I was the lead and really wanted to make a connection with the group as I described the process. Then, a phrase came out of my mouth that I would later regret. I didn’t plan on it and I’m not sure where it came from, but it happened. I told them that I want them to “Think outside the box, inside the box and around the box”. Ugh. Even reading it now I cringe.

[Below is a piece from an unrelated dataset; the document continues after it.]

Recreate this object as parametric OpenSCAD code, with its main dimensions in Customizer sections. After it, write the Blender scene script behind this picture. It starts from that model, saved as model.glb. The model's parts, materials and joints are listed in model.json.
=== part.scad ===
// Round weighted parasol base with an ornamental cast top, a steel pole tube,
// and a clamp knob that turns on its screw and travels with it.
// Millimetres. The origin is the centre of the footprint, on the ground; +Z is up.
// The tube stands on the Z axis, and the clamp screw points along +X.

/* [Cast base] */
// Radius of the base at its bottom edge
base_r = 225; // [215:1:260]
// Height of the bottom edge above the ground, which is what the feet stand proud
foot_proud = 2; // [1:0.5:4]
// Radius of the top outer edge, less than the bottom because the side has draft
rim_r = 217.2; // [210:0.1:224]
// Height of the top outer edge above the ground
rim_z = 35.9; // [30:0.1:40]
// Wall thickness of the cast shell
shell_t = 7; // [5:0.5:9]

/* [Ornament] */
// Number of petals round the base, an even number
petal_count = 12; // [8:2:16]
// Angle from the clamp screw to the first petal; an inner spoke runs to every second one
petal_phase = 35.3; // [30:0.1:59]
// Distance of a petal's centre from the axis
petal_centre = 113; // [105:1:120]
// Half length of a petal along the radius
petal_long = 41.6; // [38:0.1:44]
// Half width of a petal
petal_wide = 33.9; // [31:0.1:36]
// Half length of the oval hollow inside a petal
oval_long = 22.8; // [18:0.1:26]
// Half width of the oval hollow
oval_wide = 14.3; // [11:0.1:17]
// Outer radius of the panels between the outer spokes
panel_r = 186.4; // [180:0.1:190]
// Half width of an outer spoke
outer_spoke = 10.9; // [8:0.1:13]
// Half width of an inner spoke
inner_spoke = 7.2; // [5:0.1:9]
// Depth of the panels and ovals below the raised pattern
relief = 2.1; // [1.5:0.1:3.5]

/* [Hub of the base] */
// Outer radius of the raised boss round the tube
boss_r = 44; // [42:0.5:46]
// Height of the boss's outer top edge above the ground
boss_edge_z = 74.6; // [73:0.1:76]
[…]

As much as I don’t want to be a “typical” consultant, I pretty much cemented that perception with a single phrase. It’s one of my lessons learned from 2004, one of many.

I Admit It, I Said It

It happens to all of us. I've caught myself using catch phrases I SWORE I'd never use... it's even worse than realizing you ARE just like your parents, and you're saying all the same things they said and you SWORE you never would!

I Admit It, I Said It

Lee,

Boy can I relate! After coming from a heavy consultant based company, I was a jargon king. Simple solution... at the start of a presentation, put a jargon jar at the front of your audience table/row. Each time you say a jargon word that more than two people do not understand, you add $1.00. At the end of the meeting, give the total to to manager and tell him that it is to buy coffee/donuts/drinks for the group the next day. Not only will you stop using the jargon quickly, but your audience will pay attention more...and its fun for everyone (as long as you have about $20 in singles...lol!).

I Admit It, I Said It

Oh Shucks!
Sounds like you got caught up in trying to communicate with a bunch of managers and used some of their language. When I was doing that kind of thing (happy retiree now), managers were really big on talking about thinking "outside of the box." Naturally, their box tended to be boarded up on all sides, nailed shut, bolted down....Don't kick yourself about just trying to get them to think! Heaven forbid; your might become one of them some day and remember your experience here.